### Dataset extract
================
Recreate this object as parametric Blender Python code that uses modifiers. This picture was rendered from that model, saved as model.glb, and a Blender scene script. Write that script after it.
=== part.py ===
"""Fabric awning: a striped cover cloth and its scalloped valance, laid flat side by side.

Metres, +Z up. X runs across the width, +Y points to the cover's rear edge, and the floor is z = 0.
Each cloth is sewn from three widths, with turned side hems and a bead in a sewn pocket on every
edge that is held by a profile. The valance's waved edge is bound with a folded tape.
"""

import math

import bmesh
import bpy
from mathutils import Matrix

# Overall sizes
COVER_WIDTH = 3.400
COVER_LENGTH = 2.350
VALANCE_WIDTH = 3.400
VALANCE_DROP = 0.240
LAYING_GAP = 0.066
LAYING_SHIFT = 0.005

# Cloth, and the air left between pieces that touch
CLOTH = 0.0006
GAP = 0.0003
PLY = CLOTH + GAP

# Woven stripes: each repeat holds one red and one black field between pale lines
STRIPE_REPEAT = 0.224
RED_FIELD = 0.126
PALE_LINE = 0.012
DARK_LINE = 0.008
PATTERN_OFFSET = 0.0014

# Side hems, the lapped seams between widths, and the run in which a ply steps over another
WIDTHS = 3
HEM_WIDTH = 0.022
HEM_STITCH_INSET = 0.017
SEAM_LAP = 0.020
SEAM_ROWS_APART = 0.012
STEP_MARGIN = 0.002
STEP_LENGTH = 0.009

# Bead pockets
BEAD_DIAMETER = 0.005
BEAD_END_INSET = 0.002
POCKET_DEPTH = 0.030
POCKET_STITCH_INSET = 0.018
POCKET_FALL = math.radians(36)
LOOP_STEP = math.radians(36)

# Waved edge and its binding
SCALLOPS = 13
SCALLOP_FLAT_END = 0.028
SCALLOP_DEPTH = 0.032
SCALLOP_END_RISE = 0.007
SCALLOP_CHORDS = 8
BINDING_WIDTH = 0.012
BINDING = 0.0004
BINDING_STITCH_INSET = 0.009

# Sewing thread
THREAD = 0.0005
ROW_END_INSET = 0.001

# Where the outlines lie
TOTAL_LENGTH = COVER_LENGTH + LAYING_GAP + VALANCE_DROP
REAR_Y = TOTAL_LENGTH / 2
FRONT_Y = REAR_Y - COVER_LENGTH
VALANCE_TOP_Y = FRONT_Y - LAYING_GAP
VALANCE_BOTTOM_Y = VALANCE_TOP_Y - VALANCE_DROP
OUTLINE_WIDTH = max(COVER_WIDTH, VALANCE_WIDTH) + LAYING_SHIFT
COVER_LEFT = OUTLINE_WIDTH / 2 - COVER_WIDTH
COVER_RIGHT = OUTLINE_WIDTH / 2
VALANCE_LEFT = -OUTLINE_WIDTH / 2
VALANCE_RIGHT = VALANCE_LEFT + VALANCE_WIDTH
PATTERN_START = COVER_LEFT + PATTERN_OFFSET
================
### Given exercise
From the opening line of the data above through the line that contains "LAYING_SHIFT = 0.005", please print each line as it stands and only those lines.

### Final result
Recreate this object as parametric Blender Python code that uses modifiers. This picture was rendered from that model, saved as model.glb, and a Blender scene script. Write that script after it.
=== part.py ===
"""Fabric awning: a striped cover cloth and its scalloped valance, laid flat side by side.

Metres, +Z up. X runs across the width, +Y points to the cover's rear edge, and the floor is z = 0.
Each cloth is sewn from three widths, with turned side hems and a bead in a sewn pocket on every
edge that is held by a profile. The valance's waved edge is bound with a folded tape.
"""

import math

import bmesh
import bpy
from mathutils import Matrix

# Overall sizes
COVER_WIDTH = 3.400
COVER_LENGTH = 2.350
VALANCE_WIDTH = 3.400
VALANCE_DROP = 0.240
LAYING_GAP = 0.066
LAYING_SHIFT = 0.005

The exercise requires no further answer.